Memory is not chat history

The naive approach is to save every conversation and replay it next time. This fails for three reasons: token cost explodes, old context conflicts with new reality, and most of what was said is no longer relevant. Your agent does not need to remember that you asked it to fix a typo on March 12th. It needs to remember that your API validates JWTs in middleware, not in route handlers.

Effective AI agent memory is closer to how a senior engineer's brain works. You do not recall every standup — you retain architectural decisions, team preferences, and lessons learned. The extraction step matters more than the storage step.

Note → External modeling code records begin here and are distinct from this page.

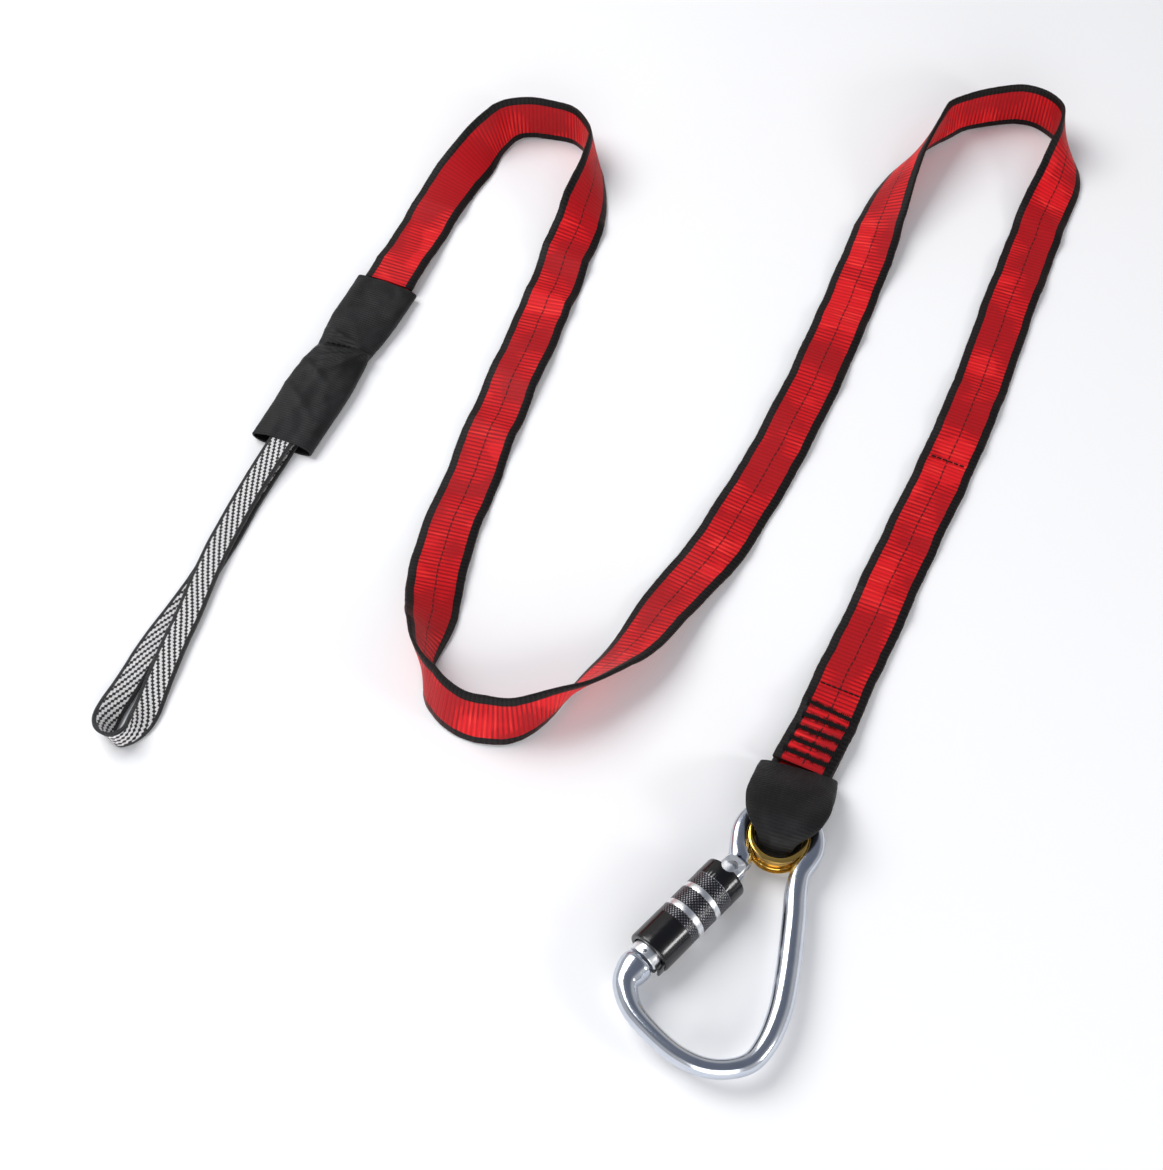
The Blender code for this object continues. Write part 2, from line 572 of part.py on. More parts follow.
def main():
    """Build every piece."""
    for old in list(bpy.data.objects):
        bpy.data.objects.remove(old)
    red = material("red_webbing", "c8141e", 0.8)
    check = material("checked_webbing", "8c8b89", 0.85)
    fabric = material("black_fabric", "232325", 0.9)
    thread = material("black_thread", "141416", 0.8)
    forged = material("polished_alloy", "c9ccd2", 0.18, 1.0)
    gold = material("gold_anodised", "c8962f", 0.25, 1.0)
    black = material("black_anodised", "1d1c20", 0.3, 0.6)
    steel = material("spring_steel", "a7a9ad", 0.3, 1.0)

    strap = ribbon_frames(STRAP_ROUTE, STRAP_SAMPLES, STRAP_WIDTH, STRAP_THICK)
    webbing("strap_webbing", strap, STRAP_WIDTH, STRAP_THICK, red)
    loop = ribbon_frames(LOOP_ROUTE, LOOP_SAMPLES, LOOP_WIDTH, LOOP_THICK)
    webbing("tool_loop", loop, LOOP_WIDTH, LOOP_THICK, check)
    strap_fold(red)
    wear_cover(fabric)
    join(fabric, thread, red)
    for i in range(TACK_COUNT):
        tack("bar_tack_%d" % (i + 1), strap, TACK_FIRST + TACK_PITCH * i, TACK_LENGTH,
             TACK_WIDTH, thread)
    tack("end_stitch_row", strap, END_ROW_FROM_COVER, TACK_LENGTH, ROW_WIDTH, thread)
    tack("mid_stitch_row", strap, MID_ROW_FROM_COVER, TACK_LENGTH, ROW_WIDTH, thread)

    frame = add_empty("carabiner_frame", EYE, BODY_TURN)
    gate_frame = add_empty("gate_frame", HINGE, GATE_TURN, frame)
    carabiner_body(forged, frame, gate_frame)
    bush_half("bush_upper_half", 1, gold, frame)
    bush_half("bush_lower_half", -1, gold, frame)
    gate_arm(forged, gate_frame)
    rod("gate_hinge_rivet", -4.7 * MM, 4.7 * MM, RIVET_RADIUS, steel, gate_frame, axis="Z")
    latch = rod("gate_latch_pin", -6.3 * MM, 6.3 * MM, LATCH_RADIUS, steel, gate_frame,
                axis="Z", sides=16)
    latch.location.x = LATCH_AT
    guide = rod("sleeve_guide_pin", 1.8 * MM, GUIDE_TOP, LATCH_RADIUS, steel, gate_frame,
                axis="Z", sides=16)
    guide.location.x = GUIDE_AT
    rod("gate_plunger", 3.7 * MM, 8.7 * MM, SPRING_BORE - GAP, steel, gate_frame, sides=16)
    helix("gate_spring", 9.0 * MM, SPRING_BORE_END - GAP, 1.2 * MM, 0.22 * MM, 9, steel,
          gate_frame, per_turn=10, sides=4)
    helix("sleeve_spring", SEAT_AT + SEAT_THICK + GAP, COLLAR_AT - GAP, COIL_RADIUS, COIL_WIRE,
          6, steel, gate_frame)
    turned("sleeve_spring_seat", (
        (SEAT_AT, GATE_RADIUS + GAP), (SEAT_AT, CLIP_OUTER),
        (SEAT_AT + SEAT_THICK, CLIP_OUTER), (SEAT_AT + SEAT_THICK, GATE_RADIUS + GAP)),
        steel, gate_frame, steps=32)
    turned("sleeve_slide_collar", (
        (COLLAR_AT, GATE_RADIUS + GAP), (COLLAR_AT, COLLAR_OUTER),
        (COLLAR_AT + COLLAR_LENGTH, COLLAR_OUTER),
        (COLLAR_AT + COLLAR_LENGTH, GATE_RADIUS + GAP)), steel, gate_frame, steps=32)
    retaining_clip(steel, gate_frame)
    locking_sleeve(black, gate_frame)


main()
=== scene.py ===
"""Tool lanyard: woven strap, tool loop and fabric covers, and a captive-eye carabiner.

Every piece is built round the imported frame, in metres and in its coordinates.
"""

import math
from functools import partial

import bmesh
import bpy
from mathutils import Matrix, Vector, noise


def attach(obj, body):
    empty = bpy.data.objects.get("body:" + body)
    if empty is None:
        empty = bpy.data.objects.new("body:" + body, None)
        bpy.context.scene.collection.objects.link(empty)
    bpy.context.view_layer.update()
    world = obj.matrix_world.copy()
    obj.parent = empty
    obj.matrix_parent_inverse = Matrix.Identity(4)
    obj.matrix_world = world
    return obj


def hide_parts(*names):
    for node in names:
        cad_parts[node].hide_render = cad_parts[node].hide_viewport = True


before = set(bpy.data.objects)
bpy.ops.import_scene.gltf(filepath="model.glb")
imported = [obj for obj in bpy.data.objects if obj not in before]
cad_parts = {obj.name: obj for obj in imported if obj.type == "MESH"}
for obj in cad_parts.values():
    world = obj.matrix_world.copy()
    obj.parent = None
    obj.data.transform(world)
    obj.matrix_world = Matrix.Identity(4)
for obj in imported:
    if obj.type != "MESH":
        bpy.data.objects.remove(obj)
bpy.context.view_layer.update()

MM = 0.001
UP = Vector((0, 0, 1))

# ---------------------------------------------------------------- routes, as in the frame
STRAP_WIDTH = 25.0 * MM
STRAP_THICK = 1.8 * MM
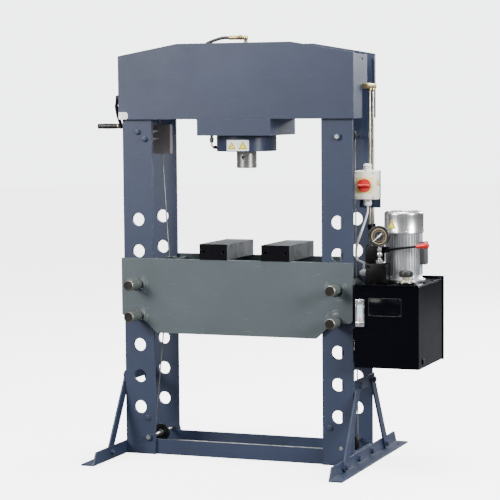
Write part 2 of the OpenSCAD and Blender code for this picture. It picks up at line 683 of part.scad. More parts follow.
module pulley(p) translate([p[0], sheave_t / 2, p[1]]) rotate([90, 0, 0]) rotate_extrude() polygon([
    [shaft_r + run_gap, 0], [16, 0], [16, 3], [sheave_r - 12, 3], [sheave_r - 10, 0], [sheave_rim, 0], [sheave_rim, 1.5],
    [sheave_r - rope_r - 0.3, sheave_t / 2 - rope_r - 0.3], [sheave_r - rope_r - 0.3, sheave_t / 2 + rope_r + 0.3],
    [sheave_rim, sheave_t - 1.5], [sheave_rim, sheave_t], [sheave_r - 10, sheave_t], [sheave_r - 12, sheave_t - 3],
    [16, sheave_t - 3], [16, sheave_t], [shaft_r + run_gap, sheave_t]]);

module pulley_bottom_left() color("#333333") pulley(pulley_bl);
module pulley_bottom_right() color("#333333") pulley(pulley_br);
module pulley_top_right() color("#333333") pulley(pulley_tr);

// ---- switch and cable ----

module switch_box() color("gainsboro") difference() {
    union() {
        box([switch_x[0], switch_y[0] + 22, switch_z[0]], [switch_x[1], switch_y[1], switch_z[1]]);
        box([switch_x[0] + 1, switch_y[0], switch_z[0] + 1], [switch_x[1] - 1, switch_y[0] + 23, switch_z[1] - 1]);
    }
    box([switch_x[0] + 4, switch_y[0] + 4, switch_z[0] + 4], [switch_x[1] - 4, switch_y[1] - 4, switch_z[1] - 4]);
    rod_y(switch_mid[0], switch_mid[1], switch_y[0] - 1, switch_y[0] + 5, 8);
    for (dx = [-42, 42]) for (dz = [-58, 58])
        rod_y(switch_mid[0] + dx, switch_mid[1] + dz, switch_y[0] - 1, switch_y[0] + 3, 4);
}

// Yellow disc and red grip on one spindle
module switch_knob() color("red") {
    rod_y(switch_mid[0], switch_mid[1], switch_y[0] - 3, switch_y[0] - 0.3, 37);
    rod_y(switch_mid[0], switch_mid[1], switch_y[0] - 12, switch_y[0] - 3, 31);
    box([switch_mid[0] - 29, switch_y[0] - 30, switch_mid[1] - 8], [switch_mid[0] + 29, switch_y[0] - 12, switch_mid[1] + 8]);
    rod_y(switch_mid[0], switch_mid[1], switch_y[0] - 0.3, switch_y[0] + 20, 7.5);
}

module cable_glands() color("white") {
    // above the switch
    translate([gland_at[0], gland_at[1], switch_z[1]]) cylinder(h = 8, r = 21, $fn = 6);
    translate([gland_at[0], gland_at[1], switch_z[1] + 8]) cylinder(h = 14, r = 20);
    translate([gland_at[0], gland_at[1], switch_z[1] + 22]) cylinder(h = 10, r1 = 20, r2 = 13);
    // below the switch, with the cable through it
    translate([gland_at[0], gland_at[1], switch_z[0] - 8]) cylinder(h = 8, r = 20, $fn = 6);
    translate([gland_at[0], gland_at[1], switch_z[0] - 34]) cylinder(h = 26, r1 = 13, r2 = 19);
    // the plug at the cable's lower end
    translate([588, -102, 884]) cube([34, 28, 24]);
}

module control_cable() color("darkgray") tube_along(cable_path, cable_r);

// ---- power unit ----

module tank() color("#111111") difference() {
    union() {
        box([tank_x, -tank_d / 2, tank_z], [tank_x + tank_w, tank_d / 2, lid_z]);
        // welded end plates stand a little proud of the wrapped sheet
        box([tank_x - 4, tank_d / 2 - 4, tank_z - 4], [tank_x + tank_w + 5, tank_d / 2, lid_z + 16]);
    }
    box([tank_x + wall, -tank_d / 2 + wall, tank_z + wall], [tank_x + tank_w - wall, tank_d / 2 - 4, lid_z + 1]);
}

module tank_lid() color("#111111") difference() {
    union() {
        box([tank_x, -tank_d / 2 - 4, lid_z], [tank_x + tank_w, tank_d / 2 - 4, deck_z]);
        translate([filler_at[0], filler_at[1], deck_z]) cylinder(h = 9, r = 42);
        translate([filler_at[0], filler_at[1], lid_z - 60]) cylinder(h = 66, r = 24);
    }
    translate([motor_x, 0, lid_z - 1]) cylinder(h = lid_t + 2, r = 62);
    translate([filler_at[0], filler_at[1], lid_z - 58]) cylinder(h = 80, r = 22);
}

// Bracket that carries the tank, and the plate and arm that carry the switch
module side_brackets() color("slategray") {
    box([post_x, -post_y, 640], [post_x + 10, post_y, 700]);
    box([post_x, -post_y, 770], [post_x + 10, post_y, 830]);
    for (y = [-110, 110]) box([post_x + 10, y - 20, 600], [tank_x, y + 20, 840]);
    box([switch_x[0] + 2, switch_y[1], 1190], [switch_x[1] + 3, switch_y[1] + 4, switch_z[1]]);
    box([post_x, switch_y[1] + 4, 1260], [post_x + 4, post_y, 1330]);
}

// Sight glass between two end blocks, on a plate
module level_gauge() color("whitesmoke") translate([626, -tank_d / 2, 722]) difference() {
    union() {
        box([-21, -6, -63], [21, 0, 63]);
        box([-21, -18, 40], [21, -6, 63]);
        box([-21, -18, -63], [21, -6, -40]);
        translate([0, -12, -41]) cylinder(h = 82, r = 8);
    }
    for (z = [-51, 51]) rod_y(0, z, -19, -14, 5);
}

fins = 44;
function fin_points() = [for (i = [0:fins - 1]) let (a = 360 * i / fins, d = 1.3) each
    [[72 * cos(a - 2.6), 72 * sin(a - 2.6)], [motor_d / 2 - 5, 0] * 0 + [(motor_d / 2 - 5) * cos(a - d), (motor_d / 2 - 5) * sin(a - d)],
     [(motor_d / 2 - 5) * cos(a + d), (motor_d / 2 - 5) * sin(a + d)], [72 * cos(a + 2.6), 72 * sin(a + 2.6)]]];

module motor_body() color("silver") {
    difference() {
        union() {
            translate([motor_x, 0, fin_z[0]]) linear_extrude(fin_z[1] - fin_z[0]) polygon(fin_points());
            translate([motor_x, 0, deck_z]) cylinder(h = fin_z[0] - deck_z, r = 98);
            translate([motor_x, 0, fin_z[1] - eps]) cylinder(h = 8, r = 84);
        }
        translate([motor_x, 0, fin_z[0] - 4]) cylinder(h = fin_z[1] - fin_z[0] + 13, r = 54);
        translate([motor_x, 0, deck_z - 1]) cylinder(h = 30, r = 30);
        for (a = [45:90:315]) translate([motor_x + 86 * cos(a), 86 * sin(a), deck_z - 1]) cylinder(h = 40, r = 5);
    }
    // terminal box on the right side
    box([motor_x + 88, -36, 930], [motor_x + 112, 40, 1036]);
}

// Pressed fan cover with a ring of slots in its top
module motor_hood() color("lightgray") translate([motor_x, 0, 0]) difference() {
    rotate_extrude() polygon([[motor_d / 2 - 2, hood_z[0]], [motor_d / 2, hood_z[0]], [motor_d / 2, hood_z[1] - 14],
        [motor_d / 2 - 12, hood_z[1]], [0, hood_z[1]], [0, hood_z[1] - 2], [motor_d / 2 - 13, hood_z[1] - 2],
        [motor_d / 2 - 2, hood_z[1] - 15]]);
    for (a = [0:30:330]) rotate([0, 0, a]) for (r = [26, 44, 62])
        translate([r, 0, hood_z[1] - 4]) cylinder(h = 6, r = 5);
}

module motor_rotor() color("gray") translate([motor_x, 0, 0]) {
    translate([0, 0, 800]) cylinder(h = 342, r = 12);
    for (s = [[900, 150, 50], [1086, 6, 20]]) translate([0, 0, s[0]]) difference() {
        cylinder(h = s[1], r = s[2]);
        translate([0, 0, -1]) cylinder(h = s[1] + 2, r = 12);
    }
    // cooling fan
    difference() {
        union() {
            translate([0, 0, 1104]) cylinder(h = 4, r = 74);
            translate([0, 0, 1104]) cylinder(h = 30, r = 22);
            for (a = [0:45:315]) rotate([0, 0, a]) box([20, -1.5, 1107], [74, 1.5, 1134]);
        }
        translate([0, 0, 1100]) cylinder(h = 40, r = 12);
    }
}

// Gear pump under the lid, with its suction strainer
module pump() color("dimgray") translate([motor_x, 0, 0]) difference() {
    union() {
        translate([0, 0, 770]) cylinder(h = lid_z - 770, r = 60);
        box([-45, -45, 690], [45, 45, 771]);
        translate([0, -70, 520]) cylinder(h = 130, r = 28);
        translate([0, -70, 649]) cylinder(h = 60, r = 10);
        box([-14, -84, 700], [14, -40, 728]);
    }
    translate([0, 0, 780]) cylinder(h = 100, r = 40);
    translate([0, 0, 760]) cylinder(h = 100, r = 12 + bearing_gap);
}

module filler_cap() color("#222222") translate([filler_at[0], filler_at[1], deck_z + 9.3]) {
    cylinder(h = 8, r = 33);
    translate([0, 0, 8 - eps]) cylinder(h = 18, r = 22);
    translate([0, 0, 26 - 2 * eps]) cylinder(h = 24, r = 30);
    translate([0, 0, 50 - 3 * eps]) cylinder(h = 6, r1 = 30, r2 = 22);
    translate([0, 0, -30]) cylinder(h = 30 + eps, r = 20);
}

// Manifold on the lid with the hand valve on top of it and its relief valve at the side
module valve_block() color("#1c1c1c") {
    box([640, -176, deck_z], [736, -100, 944]);
    box([626, -134, 944], [704, -76, 1020]);
    difference() {
        for (y = [-134, -98]) {
            box([703, y, 990], [718, y + 12, 1016]);
            rod_y(lever_at[0], lever_at[2], y, y + 12, 13);
        }
        rod_y(lever_at[0], lever_at[2], -140, -80, 4 + bearing_gap);
    }
    rod_x(-138, 900, 612, 641, 16);
    hex_x(-138, 900, 602, 612, 24);
    rod_y(640, 973, -77, -69, 9);
    rod_y(662, 931, -101, -88, 9);
    translate([gauge_at[0], gauge_at[1], 943]) cylinder(h = 31, r = 15, $fn = 6);
    translate([gauge_at[0], gauge_at[1], 973]) cylinder(h = gauge_at[2] - gauge_d / 2 - 973, r = 8);
    translate([gauge_at[0], gauge_at[1], 986]) cylinder(h = 20, r = 12);
}

// Steel rod with a plastic grip, pivoted in the valve's fork
module valve_lever() color("red") translate(lever_at) rotate([0, -lever_rise, 0]) {
    rod_x(0, 0, 0, lever_l - 62, 5);
    translate([lever_l - 62, 0, 0]) rotate([0, 90, 0]) rotate_extrude() polygon([
        [0, 0], [8, 0], [11, 10], [12, 40], [14, 50], [14, 56], [10, 61], [0, 62]]);
    rod_y(0, 0, -10, 10, 9);
    rod_y(0, 0, -27, 27, 4);
}

module gauge_case() color("#2a2a2a") translate(gauge_at) {
    difference() {
        rod_y(0, 0, -gauge_t / 2, gauge_t / 2, gauge_d / 2);
        rod_y(0, 0, -gauge_t / 2 - 1, -gauge_t / 2 + 8, gauge_d / 2 - 7);
    }
    rod_y(0, 0, -gauge_t / 2 + 8 - eps, -gauge_t / 2 + 11, 3);
}

// Pointer on its boss, just over the dial
module gauge_needle() color("white") translate([gauge_at[0], gauge_at[1] - gauge_t / 2 + 4, gauge_at[2]]) rotate([0, -40, 0]) {
    box([-34, -1, -1.6], [14, 1, 1.6]);
    rod_y(0, 0, -1.5, 3, 5);
}

beam_front_plate();
beam_rear_plate();
beam_end_plates();
cylinder_mount();
post_front_left();
post_front_right();
post_rear_left();
post_rear_right();
base_channel();
foot_left();
foot_right();
foot_braces();
axles_and_bolts();
cylinder_barrel();
cylinder_gland();
ram_rod();
piston();
ram_nose();
port_fittings();
top_hose();
steel_pipes();
valve_hoses();
table_front_plate();
table_rear_plate();
table_spacers();
block_left();
block_right();
pin_upper_left();
pin_lower_left();
pin_upper_right();
pin_lower_right();
crank_arm();
crank_grip();
rope_drum();
winch_frame();
rope_guard();
lift_rope();
table_rope_left();
table_rope_right();
guide_rope();
pulley_bottom_left();
pulley_bottom_right();
pulley_top_right();
switch_box();
switch_knob();
cable_glands();
control_cable();
tank();
tank_lid();
side_brackets();
level_gauge();
motor_body();
motor_hood();
motor_rotor();
pump();
filler_cap();
valve_block();
valve_lever();
gauge_case();
gauge_needle();
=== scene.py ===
"""Electro-hydraulic shop press: painted H-frame, pinned table, cylinder, winch and power unit."""
import math

import bmesh
import bpy
from mathutils import Matrix, Vector


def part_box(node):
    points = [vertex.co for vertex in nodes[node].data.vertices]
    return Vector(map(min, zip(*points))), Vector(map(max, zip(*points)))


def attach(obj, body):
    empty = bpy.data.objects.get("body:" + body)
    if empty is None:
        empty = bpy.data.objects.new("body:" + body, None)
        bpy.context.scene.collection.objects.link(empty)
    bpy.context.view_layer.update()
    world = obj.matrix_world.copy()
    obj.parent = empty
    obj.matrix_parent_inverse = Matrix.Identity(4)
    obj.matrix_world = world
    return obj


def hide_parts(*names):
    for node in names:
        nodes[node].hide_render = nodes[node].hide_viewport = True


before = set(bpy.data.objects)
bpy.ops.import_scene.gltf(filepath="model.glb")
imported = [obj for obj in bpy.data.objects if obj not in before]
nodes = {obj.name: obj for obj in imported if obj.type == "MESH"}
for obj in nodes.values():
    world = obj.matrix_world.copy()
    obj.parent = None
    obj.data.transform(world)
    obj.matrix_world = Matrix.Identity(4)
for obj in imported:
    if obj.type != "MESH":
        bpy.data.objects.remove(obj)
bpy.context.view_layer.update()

# ---- camera ----------------------------------------------------------------
# A long lens, standing to the right of the press at the height of the crank and
# looking slightly down.
yaw = 0.3627
pitch = 0.0777
roll = -0.0081
stand = (3.1943, -8.3842, 1.6781)
forward = Vector((-math.sin(yaw) * math.cos(pitch), math.cos(yaw) * math.cos(pitch), -math.sin(pitch)))
level_right = Vector((math.cos(yaw), math.sin(yaw), 0))
level_up = level_right.cross(forward)
right = level_right * math.cos(roll) + level_up * math.sin(roll)
up = level_up * math.cos(roll) - level_right * math.sin(roll)
camera_data = bpy.data.cameras.new("camera")
camera_data.sensor_width = 36
camera_data.lens = 136.39
camera_data.clip_end = 60
camera = bpy.data.objects.new("camera", camera_data)
camera.matrix_world = Matrix((
    (right.x, up.x, -forward.x, stand[0]),
    (right.y, up.y, -forward.y, stand[1]),
    (right.z, up.z, -forward.z, stand[2]),
    (0, 0, 0, 1),
))
bpy.context.scene.collection.objects.link(camera)
bpy.context.scene.camera = camera

# ---- floor and light -------------------------------------------------------
# A pale seamless floor in a white studio. The walls the steel mirrors are dark, as behind
# flags, so that the softboxes draw clear highlights between darker edges.
floor_mesh = bpy.data.meshes.new("floor")
bm = bmesh.new()
bmesh.ops.create_circle(bm, cap_ends=True, segments=96, radius=30)
bm.to_mesh(floor_mesh)
bm.free()
floor = bpy.data.objects.new("floor", floor_mesh)
bpy.context.scene.collection.objects.link(floor)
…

Context engineering in practice

Onevium approaches this through automatic memory extraction. At the end of each session, the system identifies facts worth persisting: architectural patterns, user preferences, debugging lessons, project conventions. These are stored as structured records — not raw transcripts — with metadata about when and why they were captured.

When a new session starts, relevant memories are loaded based on the current project and task context. The agent starts the conversation already knowing that your team uses Tailwind with OKLCH colors, that the database migration system is versioned, and that you prefer conventional commits. No re-explanation needed.

  • Memory records are categorized by type: user preferences, project decisions, feedback corrections, and external references.
  • Each record has a relevance description used for retrieval — not keyword matching, but semantic alignment with the current task.
  • Memories can be reviewed, edited, and deleted. The system is transparent, not a black box that silently shapes responses.
  • Stale memories are flagged when they conflict with current code state — because what was true last month may not be true today.

Why this matters for autonomous workflows

Persistent memory becomes critical once agents run without supervision. Onevium's scheduled tasks and channel bots execute on their own — daily code reviews, production health checks, team standups. Without memory, each run starts cold. With it, the agent accumulates operational knowledge: which endpoints tend to degrade, which tests are flaky, which team members own which modules.

The broader trend is clear. As AI agents move from chat assistants to autonomous systems running in production, memory is not a nice-to-have feature. It is the difference between a tool you configure once and a tool you have to re-teach every day.